If TEF2027 goes ahead, and it looks as if it may, educational gains beyond employability skills and graduate attributes are going to be front and centre. This obliges universities to be clear about the educational benefits for their students of studying at their university. Universities must work hand in hand with their students to co-create a very clear ‘offer’. This is necessary but not sufficient. Universities must also be able to evaluate what their students achieve, as part of demonstrating gains. This will require predictive digital technologies.

A technologically challenged sector

With fragmented and dysfunctional legacy systems sometimes chosen for cost rather than for transformative learning and teaching, we are certainly a technologically challenged sector. Since the pandemic, as financial pressures on higher education have become even more intense, we’re witnessing a creep away from digital-first solutions – it has often been much easier to substitute hiring more people for effective digital systems. But despite the challenges, now is the time for boldness.
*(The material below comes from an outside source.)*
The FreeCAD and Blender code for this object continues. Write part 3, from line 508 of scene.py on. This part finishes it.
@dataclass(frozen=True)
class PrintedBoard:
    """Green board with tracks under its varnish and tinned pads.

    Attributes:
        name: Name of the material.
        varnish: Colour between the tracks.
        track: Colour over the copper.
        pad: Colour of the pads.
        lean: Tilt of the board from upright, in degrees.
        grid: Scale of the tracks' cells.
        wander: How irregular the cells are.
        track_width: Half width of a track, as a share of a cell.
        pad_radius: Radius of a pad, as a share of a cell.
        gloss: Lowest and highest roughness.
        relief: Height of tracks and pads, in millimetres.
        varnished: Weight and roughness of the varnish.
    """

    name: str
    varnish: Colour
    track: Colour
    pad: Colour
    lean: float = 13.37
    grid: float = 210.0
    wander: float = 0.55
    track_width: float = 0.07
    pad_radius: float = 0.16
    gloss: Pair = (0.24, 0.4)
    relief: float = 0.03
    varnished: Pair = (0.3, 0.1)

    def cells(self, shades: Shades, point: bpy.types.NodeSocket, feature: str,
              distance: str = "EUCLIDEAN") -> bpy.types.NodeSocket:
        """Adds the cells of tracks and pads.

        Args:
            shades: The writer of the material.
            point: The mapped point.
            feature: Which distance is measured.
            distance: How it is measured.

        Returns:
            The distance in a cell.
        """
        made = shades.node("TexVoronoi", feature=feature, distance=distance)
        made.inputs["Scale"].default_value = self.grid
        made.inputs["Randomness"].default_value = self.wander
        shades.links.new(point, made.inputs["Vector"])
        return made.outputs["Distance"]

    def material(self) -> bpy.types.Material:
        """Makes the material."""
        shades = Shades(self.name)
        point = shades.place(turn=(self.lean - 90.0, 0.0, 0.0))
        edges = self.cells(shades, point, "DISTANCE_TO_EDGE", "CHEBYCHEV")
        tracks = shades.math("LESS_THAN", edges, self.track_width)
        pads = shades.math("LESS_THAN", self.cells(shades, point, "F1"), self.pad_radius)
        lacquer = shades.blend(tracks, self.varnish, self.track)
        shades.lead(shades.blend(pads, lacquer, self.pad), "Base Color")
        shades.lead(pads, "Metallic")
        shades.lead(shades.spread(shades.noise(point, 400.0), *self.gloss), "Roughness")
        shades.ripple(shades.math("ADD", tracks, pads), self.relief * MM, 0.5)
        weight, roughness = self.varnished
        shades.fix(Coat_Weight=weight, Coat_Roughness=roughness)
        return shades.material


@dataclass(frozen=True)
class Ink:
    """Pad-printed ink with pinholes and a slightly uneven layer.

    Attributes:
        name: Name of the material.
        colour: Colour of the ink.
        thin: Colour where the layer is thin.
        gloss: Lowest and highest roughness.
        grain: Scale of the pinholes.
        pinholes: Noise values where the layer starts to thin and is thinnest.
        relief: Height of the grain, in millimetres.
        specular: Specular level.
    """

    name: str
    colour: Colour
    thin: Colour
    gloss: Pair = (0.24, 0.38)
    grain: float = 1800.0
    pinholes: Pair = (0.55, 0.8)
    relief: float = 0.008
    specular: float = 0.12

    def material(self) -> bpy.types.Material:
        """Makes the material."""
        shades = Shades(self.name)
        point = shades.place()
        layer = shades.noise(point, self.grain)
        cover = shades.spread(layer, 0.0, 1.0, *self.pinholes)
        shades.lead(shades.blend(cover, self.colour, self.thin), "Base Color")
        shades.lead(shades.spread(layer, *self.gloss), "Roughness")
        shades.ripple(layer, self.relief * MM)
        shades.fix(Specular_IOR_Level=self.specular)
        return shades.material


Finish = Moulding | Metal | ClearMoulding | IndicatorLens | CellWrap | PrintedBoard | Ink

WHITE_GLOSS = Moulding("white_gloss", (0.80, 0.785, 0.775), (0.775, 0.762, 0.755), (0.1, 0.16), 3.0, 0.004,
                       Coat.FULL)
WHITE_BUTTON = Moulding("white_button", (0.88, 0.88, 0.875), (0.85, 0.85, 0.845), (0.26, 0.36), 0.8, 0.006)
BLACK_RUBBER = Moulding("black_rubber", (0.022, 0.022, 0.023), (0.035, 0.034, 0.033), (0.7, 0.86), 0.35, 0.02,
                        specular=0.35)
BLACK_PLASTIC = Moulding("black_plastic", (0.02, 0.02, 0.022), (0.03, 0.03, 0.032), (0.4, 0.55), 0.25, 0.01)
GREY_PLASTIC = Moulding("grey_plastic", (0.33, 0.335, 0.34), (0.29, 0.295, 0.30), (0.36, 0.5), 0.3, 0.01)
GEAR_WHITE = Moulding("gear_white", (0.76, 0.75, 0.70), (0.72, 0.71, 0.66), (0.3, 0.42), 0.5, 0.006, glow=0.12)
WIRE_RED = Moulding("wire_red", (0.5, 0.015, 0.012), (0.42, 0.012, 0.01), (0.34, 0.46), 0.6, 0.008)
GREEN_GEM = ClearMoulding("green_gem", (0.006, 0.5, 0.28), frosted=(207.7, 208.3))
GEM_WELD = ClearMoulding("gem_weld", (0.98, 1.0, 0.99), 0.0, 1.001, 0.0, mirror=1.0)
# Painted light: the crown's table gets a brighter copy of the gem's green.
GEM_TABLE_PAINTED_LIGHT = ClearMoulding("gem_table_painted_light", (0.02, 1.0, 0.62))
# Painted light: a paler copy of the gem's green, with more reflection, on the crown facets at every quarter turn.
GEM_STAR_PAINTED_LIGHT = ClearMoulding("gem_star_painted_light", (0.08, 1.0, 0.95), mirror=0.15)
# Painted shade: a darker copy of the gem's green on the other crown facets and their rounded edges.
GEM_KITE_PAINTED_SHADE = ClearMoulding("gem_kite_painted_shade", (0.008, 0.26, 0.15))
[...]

Digital technology makes it much more possible to drive learning forward in cost-effective ways and to build outstanding student learning experiences for much better engagement.

Technology also allows us to build a picture in increasingly fine-grained detail of what successful education processes look like – as students interact with their lecturers, campus services, each other, and learning resources online. The practice of tracking learning engagement to support retention, well-being, and success is nowhere near reaching its potential to deepen our understanding of what learning processes look like in real-time. This needs to change. Predictive analytics are currently being developed that may ultimately allow us to differentiate why a student is less engaged and at higher risk of withdrawing: because of academic difficulties, for example, or emerging mental welfare issues or a combination of both.

The sector has a talent and training challenge. Investment can help staff to use technologies optimally and providers to bring in new roles. There is also a talent challenge at all levels from senior executives to academic and professional staff who do not yet understand the potential and applicability of new digital technologies. It isn’t good enough to rest on those staff who are ‘early adopters’. The mass of university staff need to be supported to develop better digital technology skills. This, combined with investment challenges, can mean that decision-making about new platforms can be siloed, involving different stakeholders with different agendas, with an end result of systems that do not integrate and which are not interoperable. Students want seamless and simple.

We don’t know exactly how AI will reshape our collective concept of learning, knowledge, and cognition over the coming decades, but we can be sure that generative AI tools will soon saturate education at every level, reshaping students’ expectations from school to entry to university to employers’ expectations of graduate capabilities.

From a fragmented approach to adopting digital

As the sector’s practice evolves, TEF can be seen as offering a framework to enhance learning and teaching by asking providers to articulate the links between learner engagement, student outcomes and educational gains.

But ultimately, success in the TEF should be seen as a side benefit of effective learning and teaching that demonstrably engages students. All of this means that the sector needs to move on from a fragmented approach to adopting digital technologies and prepare to invest in platforms and technologies, training and talent that are consistently applied across the whole institution, getting the best out of learner engagement, and truly creating opportunities for all.